With regions such as the Fraser Coast and Gympie on alert for a rare third consecutive La Niña, University of the Sunshine Coast flood historian Dr Margaret Cook says there is much we can learn from previous events.
"Expect rain. Lots of rain. And take advantage of warnings to start preparing now," says Dr Cook, whose research focus is the history, recovery and future of flooding in Australia.
"Many households are still reeling from floods earlier this year; the clean-up continues with many houses unrepaired, says Dr Cook.
She says a triple La Niña has only happened three other times in the past 120 years, since national rainfalls were first collected.
“The concern with three successive La Niña years is the increased likelihood of flood at a time when the region’s dams are largely full and rivers high. With a soaked catchment, the runoff rate will be extremely high.”
“History shows that successive floods cause a cumulative emotional, psychological, and financial toll."
Dr Cook says the latest predictions of more extreme weather could be triggering for some.
"With floods so close together it is also easy to feel flood fatigue, a weariness to coping with disasters which erodes our ability to cope."
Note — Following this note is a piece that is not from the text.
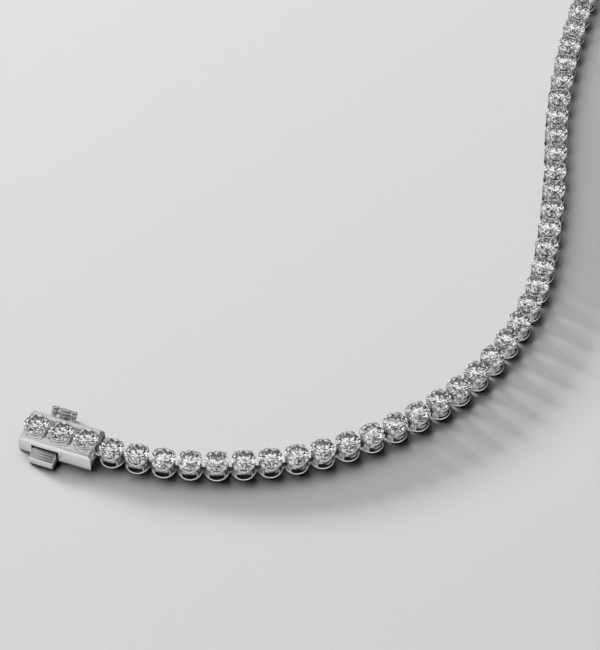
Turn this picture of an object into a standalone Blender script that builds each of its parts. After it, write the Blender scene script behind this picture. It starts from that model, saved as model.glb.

Dr Cook says as weather patterns continue to change it becomes increasingly difficult to predict what might be in store.
"The big question is, what are we doing to prepare? Forewarned can be forearmed. Moving in advance saves lives, possessions, and heartache, Dr Cook says.
"As a community we could be mobilising volunteers to help prepare. We need a flood army beforehand, rather than relying on the mud army afterwards to clean up the mess."
Suggestions include storage sheds on high ground that can store possessions and identifying where vulnerable people live and devising a system of community help.
Dr Cook says if any city paints a picture of the impact of a La Nina triple threat it must be Gympie. It’s worst four flood events occurred during this rare phenomenon, in 1955, 1974 1999 and 2022.
Australia's longest sustained La Niña period on record was the 1970s cluster. "1974 was Australia’s wettest year on record and 1973 and 1975 in the top five,” says Dr Cook.
“The following year, a cyclone brought serious floods to Southeast Queensland at the end of March. Rainfalls of 250 to 500mm over the Mary Valley caused the worst 20th century floods, the peak at Gympie was the highest since 1893, with a height of 3metres in the main street.
“Peak heights at Tiaro and Maryborough were the second highest on record, just under the great flood of 1893 flood. Brisbane too was flooded, the highest floods since 1954.
The 1998-2001 three back-to-back La Niña might not have been brought record breaking floods but there was still widespread above-average rainfall and inundation, especially in Queensland and New South Wales.